Another potential difficulty has been presented by Justice Minister Michael Masutha who, in a recent budget vote, noted that the original version of the Act made provision for an anti-money laundering advisory council to be made up of the heads of entities and directors general from the justice and financial clusters.

The council was never established and the amendment Act no longer makes provision for it.

Masutha said it was “crucial” for any regulations accompanying the Fica Act to include such an advisory council that “would serve as an oversight accountability structure in relation to the functioning of the Financial Intelligence Centre and would advise government on its endeavours in the fight against money laundering, illicit financial flows and terror financing”.

Lawson Naidoo, executive director at the Council for the Advancement of the South African Constitution, described Masutha’s view as “absolutely bizarre”. “The matter has been through Cabinet, and has been through Parliament twice. There are absolutely no grounds for the Act not to be implemented.”

If a provision for an advisory council were included in the regulations, Coovadia said the Banking Association would not make a big deal about it. “It must not be an excuse for any further delays,” he said.

Maynier accused Masutha of being the mastermind behind a “power grab” of the Financial Intelligence Centre and alleged that the security cluster wanted control of the centre.

He doubted this could be done by resuscitating the council by way of regulation. “It could hardly be considered expedient, and could only be able to be done in our view by amending the Financial Intelligence Centre Amendment Act,” he said.

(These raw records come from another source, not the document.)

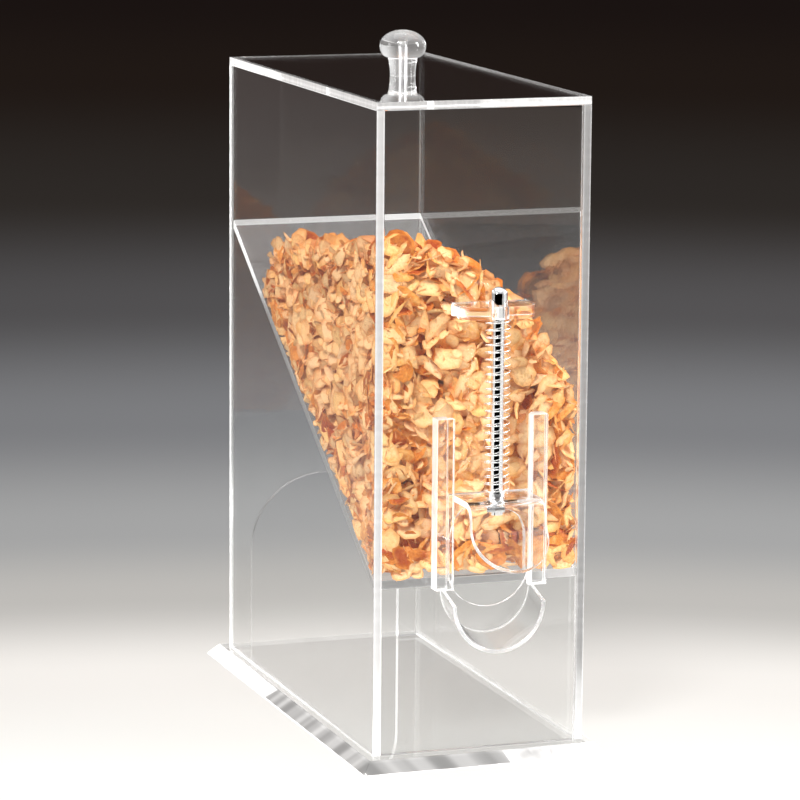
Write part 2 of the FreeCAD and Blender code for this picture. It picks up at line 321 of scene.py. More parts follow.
rod_middle = (0.0045, -0.198, 0.27)
make_card("black_card", (-0.17, -0.67, 0.145), rod_middle, 1.15, 0.29, (0, 0, 0))
make_card("front_veil_card", (0.20, -0.66, 0.38), (0.02, -0.18, 0.38), 0.6, 0.10, (0.85, 0.70, 0.62))
make_card("left_veil_card", (-0.55, 1.20, 0.22), bin_middle, 0.6, 0.44, (0.25, 0.21, 0.20))
make_card("right_rod_card", (0.75, -0.45, 0.15), rod_middle, 0.7, 0.30, (0.9, 0.9, 0.9))

# %% [markdown]
# The sky lights matt things softly from all round.  Whatever is seen, mirrored or bent sees
# a dark room instead, which is lighter overhead and at the sides.  Light goes through many
# faces of clear sheet before it reaches the camera, so it is followed for many bounces.
# Colours are shown by the plain Standard view, which keeps the highlights white.

# %% the sky and the bounces
ceiling_fade = (0.12, 0.75)  # how far up a ray points where the ceiling starts, and is full
side_fade = (0.45, 0.9)  # the same, for how far it points sideways


def make_sky(soft, dark, ceiling, sides):
    """Soft light for matt surfaces, and a dark graded room for all other rays."""
    world = bpy.data.worlds.new("studio")
    world.use_nodes = True
    tree = world.node_tree
    tree.nodes.clear()
    way = put(tree, "ShaderNodeTexCoord").outputs["Generated"]
    way = put(tree, "ShaderNodeSeparateXYZ", {0: way}).outputs
    overhead = calc(tree, "MULTIPLY", between(tree, way[2], *ceiling_fade), ceiling)
    beside = between(tree, calc(tree, "ABSOLUTE", way[0]), *side_fade)
    beside = calc(tree, "MULTIPLY", beside, sides)
    room = blend_colours(tree, 1.0, dark, calc(tree, "ADD", overhead, beside), "ADD")
    path = put(tree, "ShaderNodeLightPath").outputs
    seen = calc(tree, "MAXIMUM", path["Is Camera Ray"], path["Is Transmission Ray"])
    seen = calc(tree, "MAXIMUM", seen, path["Is Glossy Ray"])
    colour = blend_colours(tree, seen, (soft, soft, soft, 1), room)
    glow = put(tree, "ShaderNodeBackground", {"Color": colour, "Strength": 1.0})
    put(tree, "ShaderNodeOutputWorld", {0: glow.outputs[0]})
    scene.world = world


make_sky(soft=0.36, dark=(0.022, 0.015, 0.013, 1), ceiling=0.60, sides=0.60)

scene.view_settings.view_transform = "Standard"
scene.cycles.max_bounces = 32
scene.cycles.transmission_bounces = 28
scene.cycles.glossy_bounces = 12
scene.cycles.diffuse_bounces = 4
scene.cycles.transparent_max_bounces = 48
print("bounces at most:", scene.cycles.max_bounces)

# %% [markdown]
# ## Sawn edges
# Sheet acrylic is polished on its two faces, but its edges are sawn.  Light that enters a
# face runs along inside the sheet and comes out at the edges, so they glow nearly white
# with a slightly darker core.  Light piping is far too slow to trace here, so a group
# works out from the surface's direction how much of it is edge, and paints a glow there.  It
# is shared by every sheet; each gives it its own thickness direction and middle plane.
# Saw marks run across an edge and make its painted glow uneven: they are noise along one
# number, the place measured in the sheet's plane.  One end can also be given a painted
# glint, a brighter glow that stands for a light mirrored there.

# %% the sawn edge group
painted_glint_fade = 2.5 * mm
face_to_flat = (0.97, 0.9)  # the facing where the polished face ends, and a filed flat begins
saw_noise = (0.3, 0.75)  # the noise that gives the dimmest, and the brightest, saw mark


def make_sawn_edge_group():
    """A painted glow for sawn edges, with a painted glint at one end, worked out from a surface's
    direction and place.
    """
    group, start, end = new_group(
        "sawn_edge", "ShaderNodeTree",
        [("Thickness direction", VECTOR), ("Middle", FLOAT), ("Half thickness", FLOAT, 0.003),
         ("Polished above", FLOAT, 0.62), ("Sawn below", FLOAT, 0.4),
         ("Line from", FLOAT, 0.55), ("Line to", FLOAT, 0.85),
         ("Line colour", COLOUR, (1, 1, 1, 1)), ("Core colour", COLOUR, (0.5, 0.5, 0.5, 1)),
         ("Saw scale", FLOAT, 260.0), ("Saw dimmest", FLOAT, 0.80), ("Saw brightest", FLOAT, 1.05),
         ("Bright end direction", VECTOR), ("Bright end from", FLOAT, 10.0),
         ("Bright end colour", COLOUR, (0, 0, 0, 1))],
        [("Glow", COLOUR), ("Edge", FLOAT)])
    place = put(group, "ShaderNodeTexCoord").outputs["Object"]
    normal = put(group, "ShaderNodeNewGeometry").outputs["True Normal"]
    direction = start["Thickness direction"]
    facing = calc(group, "ABSOLUTE", vector_calc(group, "DOT_PRODUCT", normal, direction, output=1))
    edge = between(group, facing, start["Polished above"], start["Sawn below"])
    off_face = between(group, facing, *face_to_flat)
    depth = vector_calc(group, "DOT_PRODUCT", place, direction, output=1)
    depth = calc(group, "ABSOLUTE", calc(group, "SUBTRACT", depth, start["Middle"]))
    across = calc(group, "DIVIDE", depth, start["Half thickness"])
    line = between(group, across, start["Line from"], start["Line to"])
    line = calc(group, "MULTIPLY", line, off_face)
    through = vector_calc(group, "PROJECT", place, direction)
    in_plane = vector_calc(group, "SUBTRACT", place, through)
    cut_length = vector_calc(group, "DOT_PRODUCT", in_plane, (1, 1, 1), output=1)
    stroke = put(group, "ShaderNodeCombineXYZ", {0: cut_length}).outputs[0]
    saw = put(group, "ShaderNodeTexNoise", {"Vector": stroke, "Scale": start["Saw scale"],
                                            "Detail": 0.7, "Roughness": 0.5})
    saw = between(group, saw.outputs["Fac"], *saw_noise, start["Saw dimmest"], start["Saw brightest"])
    # painted glint: a brighter glow past a set distance along one direction
    along = vector_calc(group, "DOT_PRODUCT", place, start["Bright end direction"], output=1)
    past = calc(group, "SUBTRACT", along, start["Bright end from"])
    bright = between(group, past, 0.0, painted_glint_fade)
    edge_tone = blend_colours(group, bright, start["Core colour"], start["Bright end colour"])
    core = blend_colours(group, edge, (0, 0, 0, 1), edge_tone)
    glow = blend_colours(group, line, core, start["Line colour"])
    glow = blend_colours(group, 1.0, glow, saw, "MULTIPLY")
    group.links.new(glow, end["Glow"])
    group.links.new(edge, end["Edge"])
    return group


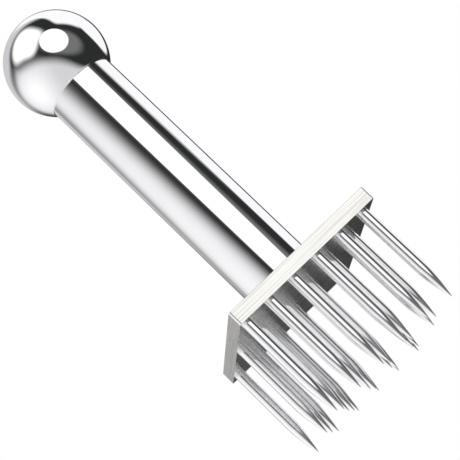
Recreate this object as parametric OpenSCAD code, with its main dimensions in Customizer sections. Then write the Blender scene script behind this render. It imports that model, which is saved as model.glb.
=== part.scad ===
// Needle-type meat mallet: a ball-ended round grip on a rectangular head plate
// that carries five rows of pointed needles. It stands on its needle tips,
// with the grip's axis on +Z and the plate's 56 mm edges along X.

/* [Head plate] */
// Length of the plate's short edges, along X
plate_x = 56; // [54:1:80]
// Length of the plate's long edges, along Y
plate_y = 76; // [74:1:110]
// Thickness of the plate
plate_t = 4.85; // [4:0.05:8]
// Radius of the round on the plate's four upright corner edges
plate_corner_r = 0.8; // [0.3:0.1:3]
// Size of the edge break along the plate's top and underside
plate_edge = 0.1; // [0.05:0.05:0.25]

/* [Needles] */
// Length of a needle below the plate
needle_len = 36.3; // [25:0.1:50]
// Diameter of a needle's straight shank
needle_d = 3.8; // [2.6:0.1:4.2]
// Length of the tapered point
point_len = 12; // [6:0.5:16]
// Diameter of the blunt end of the point
tip_d = 0.3; // [0.1:0.02:0.6]
// Step from needle to needle in a six-needle row
main_step = 9.7; // [8.5:0.1:9.8]
// Distance from the middle row to the front and back rows
main_row_gap = 32.9; // [30:0.1:34]
// Offset of the six-needle rows along X
main_shift = -0.65; // [-1:0.05:1]
// Step from needle to needle in a five-needle row
inner_step = 10.05; // [9:0.05:11]
// Distance of the five-needle rows from their own centre line
inner_row_gap = 18.1; // [17:0.1:19]
// Offset of the five-needle rows along X
inner_shift = -0.05; // [-1:0.05:1]
// Offset of the five-needle rows towards the front
inner_advance = 1.2; // [0:0.1:1.5]

/* [Needle rivets] */
// Diameter of the rivet shank that passes through the plate
rivet_d = 2.4; // [1.8:0.1:2.5]
// Diameter of the riveted head, flush with the top of the plate
rivet_head_d = 3.8; // [3:0.1:4]
// Radial play between a rivet and the plate
rivet_play = 0.02; // [0.01:0.01:0.05]

/* [Grip] */
// Outside diameter of the grip tube
grip_d = 25; // [24:0.5:30]
// Wall thickness of the grip tube
grip_wall = 1.5; // [1:0.1:3]
// Diameter of the ball end
ball_d = 35.6; // [34:0.1:45]
// Height of the ball's centre above the plate's underside
ball_rise = 112.6; // [90:0.1:130]
// How deep the grip tube sits inside the ball
ball_seat_depth = 1.6; // [1:0.1:3]
// Small chamfer on the rims of the tube, the plug and the rod
rim_chamfer = 0.3; // [0.1:0.1:0.5]

/* [Inner parts] */
// Diameter of the tie rod
rod_d = 8; // [6:0.5:10]
// Radial play of the tie rod in its threads and in the bush
thread_play = 0.02; // [0.01:0.01:0.05]
// Radial play of the rod in the top bush
bush_play = 0.2; // [0.1:0.05:0.4]
// Height of the foot plug that is welded to the plate
foot_h = 16; // [10:1:24]
// Depth of the tapped hole in the foot plug
foot_tap_depth = 13; // [8:1:20]
// Height of the bush at the top of the tube
bush_h = 12; // [6:1:20]
// Depth of the tapped hole past the ball's seat
ball_tap_depth = 14; // [8:1:16]
// Radial play of the plug, the bush and the tube in their seats
seat_play = 0.03; // [0.01:0.01:0.1]

/* [Hidden] */
$fn = 96;
steel = "silver";
bright = "gainsboro";
inside = "darkgray";
// A cutting shape runs this far past the face that it cuts.
overlap = 1;

plate_top = needle_len + plate_t;
ball_z = needle_len + ball_rise;
ball_r = ball_d / 2;
grip_r = grip_d / 2;
bore_r = grip_r - grip_wall;
// The tube meets the sphere where the sphere is as wide as the tube.
joint_z = ball_z - sqrt(ball_r * ball_r - grip_r * grip_r);
tube_top = joint_z + ball_seat_depth;
rod_r = rod_d / 2;
rod_bottom = plate_top + foot_h - foot_tap_depth;
rod_top = tube_top + ball_tap_depth;
// A drilled hole runs this far past the end of the rod.
hole_run_out = 1;

needle_r = needle_d / 2;
tip_r = tip_d / 2;
// The ogive's power: 1 is a plain cone, and more is a rounder shoulder.
ogive = 1.55;
// The point is this many short cones.
point_steps = 8;
rivet_r = rivet_d / 2;
rivet_head_r = rivet_head_d / 2;
// The riveted head is a 45 degree countersink.
rivet_head_h = rivet_head_r - rivet_r;

// Rows run from the front (-Y) to the back (+Y). A row is
// [letter, number of needles, step, X of the row's middle, Y].
ROWS = [
    ["a", 6, main_step, main_shift, -main_row_gap],
    ["b", 5, inner_step, inner_shift, -inner_row_gap - inner_advance],
    ["c", 6, main_step, main_shift, 0],
    ["d", 5, inner_step, inner_shift, inner_row_gap - inner_advance],
    ["e", 6, main_step, main_shift, main_row_gap],
];
// Every needle as [name, x, y]
NEEDLES = [
    for (row = ROWS)
        for (i = [1:row[1]])
            [str("needle_", row[0], i), row[3] + (i - (row[1] + 1) / 2) * row[2], row[4]]
];

// A rectangle with four round corners
module round_rectangle(w, h, r) {
    square([w - 2 * r, h], center = true);
    square([w, h - 2 * r], center = true);
    for (x = [-1, 1], y = [-1, 1])
        translate([x * (w / 2 - r), y * (h / 2 - r)]) circle(r);
}

// A rectangle whose four corners are cut at 45 degrees
module cut_rectangle(w, h, c) {
    polygon([
        [-w / 2 + c, -h / 2], [w / 2 - c, -h / 2], [w / 2, -h / 2 + c], [w / 2, h / 2 - c],
        [w / 2 - c, h / 2], [-w / 2 + c, h / 2], [-w / 2, h / 2 - c], [-w / 2, -h / 2 + c]
    ]);
}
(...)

The chair of the parliamentary standing committee on finance, Yunus Carrim, said some parts of the Act require regulations that need to be consulted on, but other parts can come into effect sooner. “The committee has decided that we will monitor progress on the implementation of the Act as part of our quarterly review of progress on national treasury’s programmes. The next such briefing will take place on June 20,” he said.